At least, that’s my view on it. Others might disagree. The dialectic relies on other voices- a one-sided argument goes nowhere closer to a perceivable truth. We need people to tell us what we’ve missed, what we haven’t read yet. Again, this is nothing new. The academic community (ideally) thrives on being told the shortcomings of its arguments; we’re told over and over that living is a learning experience. Overcoming fear of criticism is always apparent, not a revelation. It’s a realisation we already know. It’s something that just has to be done, and as any writer would tell you, it’s really hard.

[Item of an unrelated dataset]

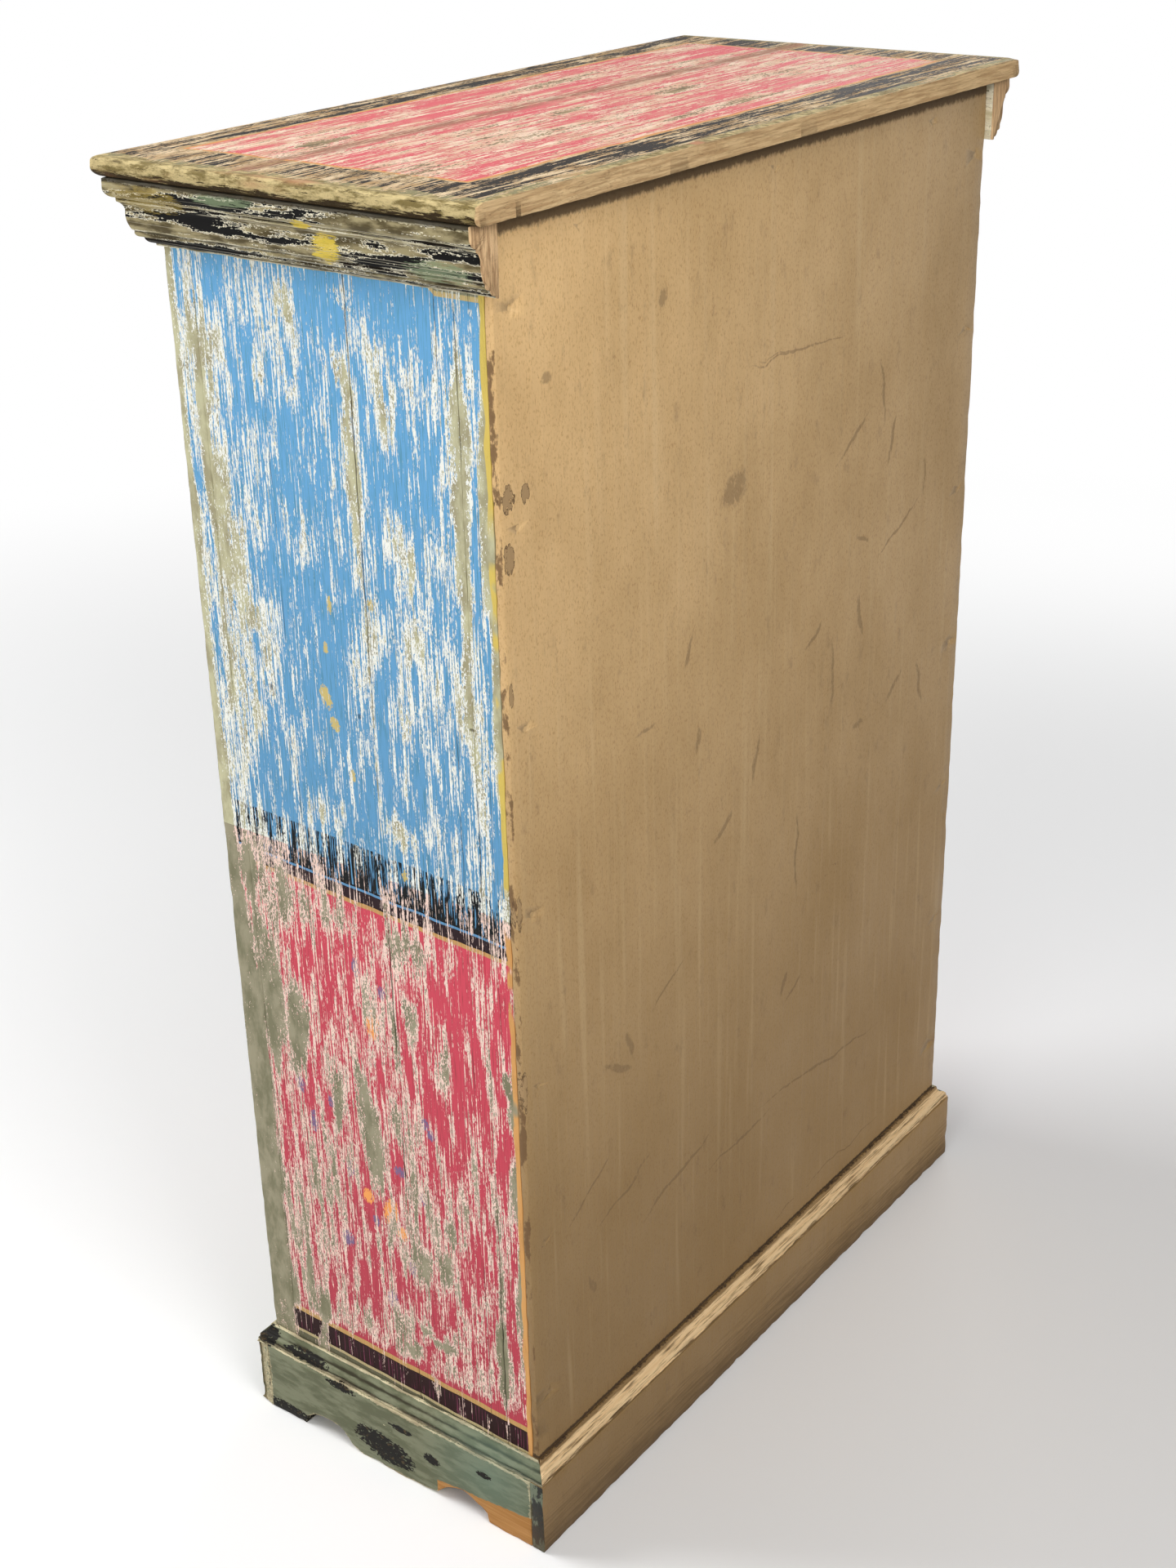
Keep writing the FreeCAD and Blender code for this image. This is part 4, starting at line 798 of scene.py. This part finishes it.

In the introduction to Against Interpretation and Other Essays, acclaimed writer and essayist Susan Sontag reflects on her past critical work:

Before I wrote the essays I did not believe many of the ideas espoused in them; when I wrote them, I believed what I wrote; subsequently, I have come to disbelieve some of these same ideas again- but from a new perspective, one that incorporates and is nourished by what is true in the argument of the essays. Writing criticism has proved to be an act of intellectual disburdenment as much as of intellectual self-expression.

Both Sontag’s and Jameson’s introductions relate a concern and an acknowledgement; yes, there is anxiety in writing, concern for change, in one’s own work and in the wider world, but there’s also a liberation. The change is inevitable and exciting. That two introductions are quoted here isn’t a coincidence. In those essay collections, introductions are both retrospective and forward thinking, looking back on an oeuvre of work while also pointing ahead to its presentation.

I would like this introduction to have a similar function. While books are the focus here, this blog will cover all aspects of ostensibly wasting time; films, games, maybe some music. The point is to get somewhere, but not to stay there. This is a nomadic project, with no endpoint, no goal, and no defined methodology. It’s about recovering agency (whatever that means in an era where the unitary, acting subject has become such a troubled concept). Let this be the start of a learning experience. Of course, you don’t know enough. That’s why you have to write it down.